:: Problem details ::
Scan the entries below and extract each line with the word "JSON" in it.

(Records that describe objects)
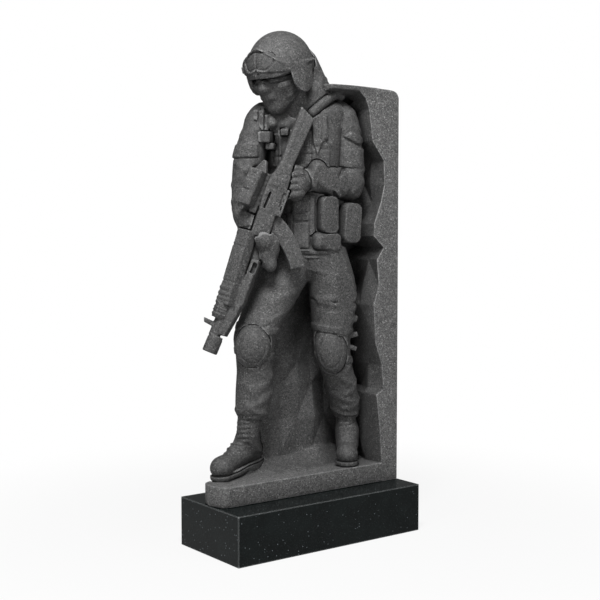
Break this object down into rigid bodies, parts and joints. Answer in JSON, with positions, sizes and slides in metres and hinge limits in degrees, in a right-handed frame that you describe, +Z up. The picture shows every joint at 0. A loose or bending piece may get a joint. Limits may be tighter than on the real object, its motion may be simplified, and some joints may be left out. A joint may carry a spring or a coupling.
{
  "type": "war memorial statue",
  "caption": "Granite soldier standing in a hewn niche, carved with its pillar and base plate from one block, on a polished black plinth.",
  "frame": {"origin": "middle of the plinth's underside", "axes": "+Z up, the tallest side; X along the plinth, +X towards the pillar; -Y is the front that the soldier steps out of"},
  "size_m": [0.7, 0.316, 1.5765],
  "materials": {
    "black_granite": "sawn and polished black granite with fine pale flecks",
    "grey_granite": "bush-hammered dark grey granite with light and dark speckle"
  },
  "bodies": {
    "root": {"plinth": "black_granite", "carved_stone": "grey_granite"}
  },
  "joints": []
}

==

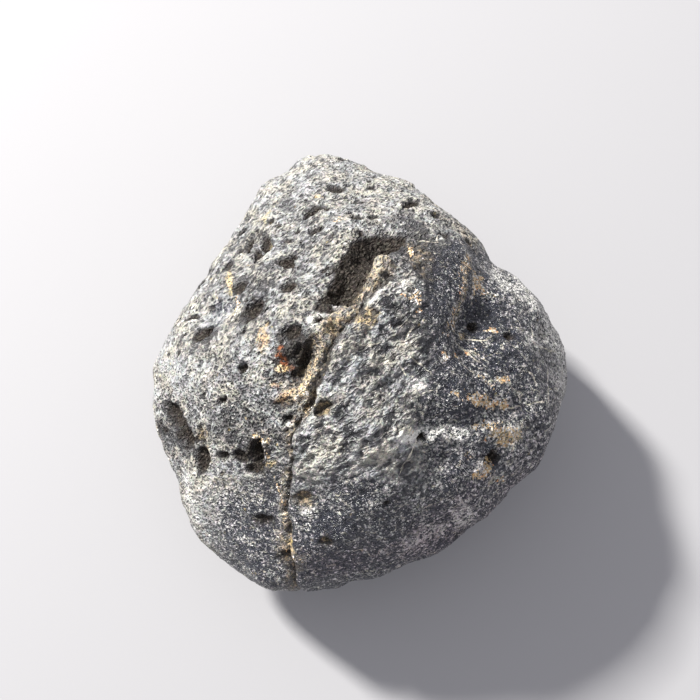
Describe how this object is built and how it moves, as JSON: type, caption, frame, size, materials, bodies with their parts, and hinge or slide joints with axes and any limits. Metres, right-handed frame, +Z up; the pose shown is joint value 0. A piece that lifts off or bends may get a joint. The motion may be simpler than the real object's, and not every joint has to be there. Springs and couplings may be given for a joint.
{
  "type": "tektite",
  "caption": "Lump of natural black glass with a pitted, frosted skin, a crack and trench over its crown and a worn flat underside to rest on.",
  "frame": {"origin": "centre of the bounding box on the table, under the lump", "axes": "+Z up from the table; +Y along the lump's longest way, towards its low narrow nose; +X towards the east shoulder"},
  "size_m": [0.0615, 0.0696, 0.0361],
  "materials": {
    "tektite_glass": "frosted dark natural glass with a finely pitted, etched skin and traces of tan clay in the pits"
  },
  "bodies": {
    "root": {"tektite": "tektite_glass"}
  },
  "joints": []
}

:: Reply to the exercise ::
Break this object down into rigid bodies, parts and joints. Answer in JSON, with positions, sizes and slides in metres and hinge limits in degrees, in a right-handed frame that you describe, +Z up. The picture shows every joint at 0. A loose or bending piece may get a joint. Limits may be tighter than on the real object, its motion may be simplified, and some joints may be left out. A joint may carry a spring or a coupling.
Describe how this object is built and how it moves, as JSON: type, caption, frame, size, materials, bodies with their parts, and hinge or slide joints with axes and any limits. Metres, right-handed frame, +Z up; the pose shown is joint value 0. A piece that lifts off or bends may get a joint. The motion may be simpler than the real object's, and not every joint has to be there. Springs and couplings may be given for a joint.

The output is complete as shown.